● **Available data**
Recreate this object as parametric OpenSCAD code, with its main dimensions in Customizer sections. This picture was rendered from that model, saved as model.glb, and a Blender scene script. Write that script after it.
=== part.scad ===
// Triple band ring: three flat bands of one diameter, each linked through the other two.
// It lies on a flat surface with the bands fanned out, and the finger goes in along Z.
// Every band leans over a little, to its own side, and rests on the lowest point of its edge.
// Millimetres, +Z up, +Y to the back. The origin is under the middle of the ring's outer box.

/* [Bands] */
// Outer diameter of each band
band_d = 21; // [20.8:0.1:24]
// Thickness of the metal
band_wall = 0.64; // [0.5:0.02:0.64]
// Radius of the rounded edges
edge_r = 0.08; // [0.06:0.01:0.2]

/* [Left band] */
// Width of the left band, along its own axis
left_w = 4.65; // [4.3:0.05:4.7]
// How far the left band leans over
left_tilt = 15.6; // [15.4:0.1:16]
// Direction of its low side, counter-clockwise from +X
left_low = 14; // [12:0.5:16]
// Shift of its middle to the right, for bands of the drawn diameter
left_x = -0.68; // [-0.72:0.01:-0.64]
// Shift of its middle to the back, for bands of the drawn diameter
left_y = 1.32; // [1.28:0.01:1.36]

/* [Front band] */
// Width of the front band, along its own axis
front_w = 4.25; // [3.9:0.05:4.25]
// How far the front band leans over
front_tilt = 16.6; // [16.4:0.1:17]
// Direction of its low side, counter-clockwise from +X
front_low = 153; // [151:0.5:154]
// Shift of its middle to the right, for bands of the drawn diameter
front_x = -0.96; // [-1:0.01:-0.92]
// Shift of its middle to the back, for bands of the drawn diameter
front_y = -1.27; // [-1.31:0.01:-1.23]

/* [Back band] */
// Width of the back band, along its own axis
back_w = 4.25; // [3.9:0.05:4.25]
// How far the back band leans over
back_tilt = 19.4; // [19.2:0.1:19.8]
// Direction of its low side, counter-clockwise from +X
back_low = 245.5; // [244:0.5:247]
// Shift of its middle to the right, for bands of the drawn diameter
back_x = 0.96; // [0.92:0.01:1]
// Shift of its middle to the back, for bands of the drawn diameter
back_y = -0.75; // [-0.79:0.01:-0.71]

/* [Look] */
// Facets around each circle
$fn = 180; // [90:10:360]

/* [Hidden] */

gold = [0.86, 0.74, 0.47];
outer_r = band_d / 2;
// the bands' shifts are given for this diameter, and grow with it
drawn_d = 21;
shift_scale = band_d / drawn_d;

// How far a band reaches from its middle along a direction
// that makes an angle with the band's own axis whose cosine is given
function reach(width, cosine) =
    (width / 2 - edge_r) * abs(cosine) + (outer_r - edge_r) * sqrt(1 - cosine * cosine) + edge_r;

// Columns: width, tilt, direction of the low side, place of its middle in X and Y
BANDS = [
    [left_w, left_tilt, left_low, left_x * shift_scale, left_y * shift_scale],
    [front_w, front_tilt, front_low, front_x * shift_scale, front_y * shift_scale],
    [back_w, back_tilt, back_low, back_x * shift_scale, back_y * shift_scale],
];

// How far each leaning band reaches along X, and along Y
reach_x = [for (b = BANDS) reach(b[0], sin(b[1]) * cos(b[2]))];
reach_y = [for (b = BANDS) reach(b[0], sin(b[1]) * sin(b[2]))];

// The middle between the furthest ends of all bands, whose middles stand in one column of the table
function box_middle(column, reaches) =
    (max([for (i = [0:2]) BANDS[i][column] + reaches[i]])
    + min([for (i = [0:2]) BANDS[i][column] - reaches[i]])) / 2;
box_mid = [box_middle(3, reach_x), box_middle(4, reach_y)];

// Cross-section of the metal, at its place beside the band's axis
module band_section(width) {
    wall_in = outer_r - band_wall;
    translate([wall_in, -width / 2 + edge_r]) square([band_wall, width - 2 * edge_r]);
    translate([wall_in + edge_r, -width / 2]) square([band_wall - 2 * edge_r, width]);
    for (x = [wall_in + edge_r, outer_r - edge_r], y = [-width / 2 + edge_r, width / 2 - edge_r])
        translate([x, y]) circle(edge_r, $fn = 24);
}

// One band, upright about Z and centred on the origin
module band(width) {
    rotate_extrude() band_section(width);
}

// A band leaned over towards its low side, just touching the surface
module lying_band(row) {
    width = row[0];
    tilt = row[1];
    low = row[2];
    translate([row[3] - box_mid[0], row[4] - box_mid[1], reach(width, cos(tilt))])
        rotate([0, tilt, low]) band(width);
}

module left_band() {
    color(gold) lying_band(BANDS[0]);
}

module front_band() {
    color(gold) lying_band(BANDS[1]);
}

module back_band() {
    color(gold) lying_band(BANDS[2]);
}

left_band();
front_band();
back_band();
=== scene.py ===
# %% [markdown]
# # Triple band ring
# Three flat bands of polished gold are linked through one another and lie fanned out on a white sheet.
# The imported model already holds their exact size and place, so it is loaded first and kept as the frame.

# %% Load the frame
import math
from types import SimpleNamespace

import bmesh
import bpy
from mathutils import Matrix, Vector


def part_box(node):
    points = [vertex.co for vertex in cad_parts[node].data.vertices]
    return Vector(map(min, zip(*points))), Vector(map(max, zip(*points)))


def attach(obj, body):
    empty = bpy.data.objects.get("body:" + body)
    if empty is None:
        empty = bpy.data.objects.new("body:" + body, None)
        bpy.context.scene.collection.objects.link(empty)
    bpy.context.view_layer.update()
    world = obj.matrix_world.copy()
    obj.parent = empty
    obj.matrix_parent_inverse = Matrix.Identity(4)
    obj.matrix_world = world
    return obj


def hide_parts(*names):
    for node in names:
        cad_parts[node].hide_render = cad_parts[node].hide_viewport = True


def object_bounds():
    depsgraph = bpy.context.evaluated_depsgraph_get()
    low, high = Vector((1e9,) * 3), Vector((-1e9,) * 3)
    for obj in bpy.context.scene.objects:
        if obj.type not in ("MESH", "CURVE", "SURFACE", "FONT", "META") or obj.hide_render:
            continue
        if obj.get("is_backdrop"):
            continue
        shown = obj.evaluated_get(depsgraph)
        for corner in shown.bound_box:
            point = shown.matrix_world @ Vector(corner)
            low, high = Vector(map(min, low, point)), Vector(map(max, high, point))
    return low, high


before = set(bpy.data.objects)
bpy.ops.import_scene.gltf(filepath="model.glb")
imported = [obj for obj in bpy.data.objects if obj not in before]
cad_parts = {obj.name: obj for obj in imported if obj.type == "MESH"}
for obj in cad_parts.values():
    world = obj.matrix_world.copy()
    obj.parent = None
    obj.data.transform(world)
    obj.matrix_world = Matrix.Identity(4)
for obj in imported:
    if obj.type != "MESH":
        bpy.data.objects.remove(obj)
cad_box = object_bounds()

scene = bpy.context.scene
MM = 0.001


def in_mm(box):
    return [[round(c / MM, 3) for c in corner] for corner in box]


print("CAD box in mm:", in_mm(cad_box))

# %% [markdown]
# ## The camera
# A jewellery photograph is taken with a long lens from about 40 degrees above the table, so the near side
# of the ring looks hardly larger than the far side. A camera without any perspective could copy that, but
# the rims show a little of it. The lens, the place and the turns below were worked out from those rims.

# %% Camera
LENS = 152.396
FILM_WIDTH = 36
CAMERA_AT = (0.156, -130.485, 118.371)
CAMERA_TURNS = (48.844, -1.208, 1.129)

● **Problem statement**
Extract from the listing above the lines between the line containing "low, high = Vector((1e9,)" and the line containing "in imported if", keeping both of those lines. Output nothing else.

● **Finished exercise**
    low, high = Vector((1e9,) * 3), Vector((-1e9,) * 3)
    for obj in bpy.context.scene.objects:
        if obj.type not in ("MESH", "CURVE", "SURFACE", "FONT", "META") or obj.hide_render:
            continue
        if obj.get("is_backdrop"):
            continue
        shown = obj.evaluated_get(depsgraph)
        for corner in shown.bound_box:
            point = shown.matrix_world @ Vector(corner)
            low, high = Vector(map(min, low, point)), Vector(map(max, high, point))
    return low, high


before = set(bpy.data.objects)
bpy.ops.import_scene.gltf(filepath="model.glb")
imported = [obj for obj in bpy.data.objects if obj not in before]
cad_parts = {obj.name: obj for obj in imported if obj.type == "MESH"}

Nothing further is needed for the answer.